Looks like it’s Mika’s turn. Not a stripper, you say? Well, what else do we call women who dance on tables for men’s spectatorial enjoyment? Although the brief article that accompanies this picture emphasizes both Scarborough’s and Brzezinski’s various flirtations (with each other, Roger Ailes, and—in Scarborough’s case—the American electorate), the image tells the familiar story of a man who commands the attention of others and a woman who seeks only the attention of that man.
Gaze plays an important role in this visual narrative.
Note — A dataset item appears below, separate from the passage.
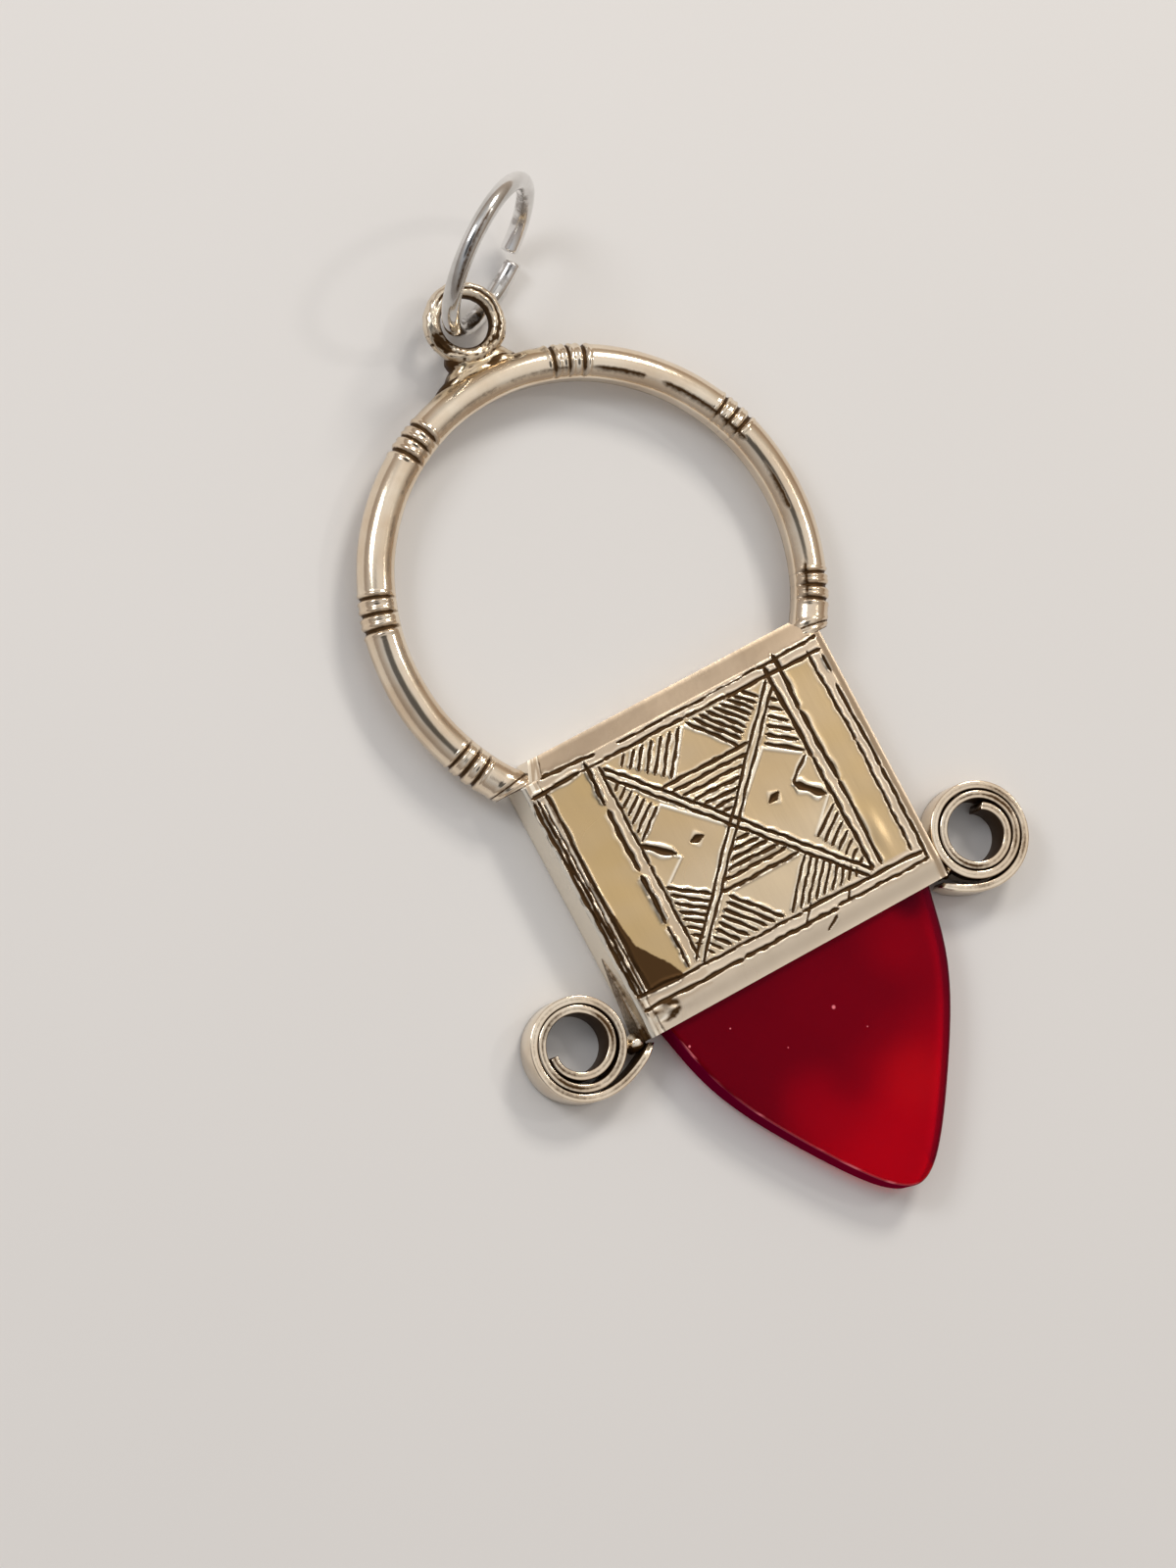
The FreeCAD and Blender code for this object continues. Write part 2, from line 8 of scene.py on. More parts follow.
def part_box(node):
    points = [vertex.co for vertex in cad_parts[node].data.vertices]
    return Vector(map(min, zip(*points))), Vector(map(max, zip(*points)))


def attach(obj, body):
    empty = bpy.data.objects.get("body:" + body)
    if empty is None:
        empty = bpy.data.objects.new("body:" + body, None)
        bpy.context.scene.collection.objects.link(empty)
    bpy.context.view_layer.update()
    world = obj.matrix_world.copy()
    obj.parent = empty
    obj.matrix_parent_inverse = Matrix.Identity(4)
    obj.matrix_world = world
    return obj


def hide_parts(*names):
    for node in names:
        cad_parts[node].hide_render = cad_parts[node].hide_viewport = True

Just as Scarborough is identified as the dominant persona on the show that bears his moniker (he’s identified as the “host,” whereas Brzezinski is the “co-host”), his gaze is turned outward while Brzezinski’s focuses exclusively on him. Rather than sitting parallel to Scarborough, Brzezinski is placed on a table—the empty chair underscoring her status as an accessory.
When women accessorize men in this fashion, it diminishes women’s credibility while simultaneously bolstering men’s heterosexual virility and strength. It’s important to note that in addition to playing up the alleged sexual tension between Scarborough and Brzezinski, the Vanity Fair piece announces Scarborough’s potential presidential aspirations. Should he worry that a picture like this one might make him look less presidential? Sadly, no. U.S. presidentiality is so thoroughly masculinized, we’ve become accustomed to seeing our presidents surrounded by women playing supporting roles, whose presence complements men’s performances as Patriarch-in-Chief. That’s one of the reasons women candidates have trouble being perceived as authentically presidential. Conversely, should Brzezinski harbor political or professional aspirations that contradict this narrative, the image would be a significant liability.
So, why did she do it? Although I can’t claim to know her personal motivations, the Atlantic’s Liza Mundy notes the importance of “erotic capital” for women in broadcast journalism—a currency that male pundits such as Bill O’Reilly, Joe Scarborough, Chris Matthews, and Ed Schultz are not required to spend. But Brzezinski should not exclusively bear the blame that more properly belongs also to Scarborough, the Vanity Fair editorial staff, and a political culture in which women are routinely diminished, degraded, and dismissed.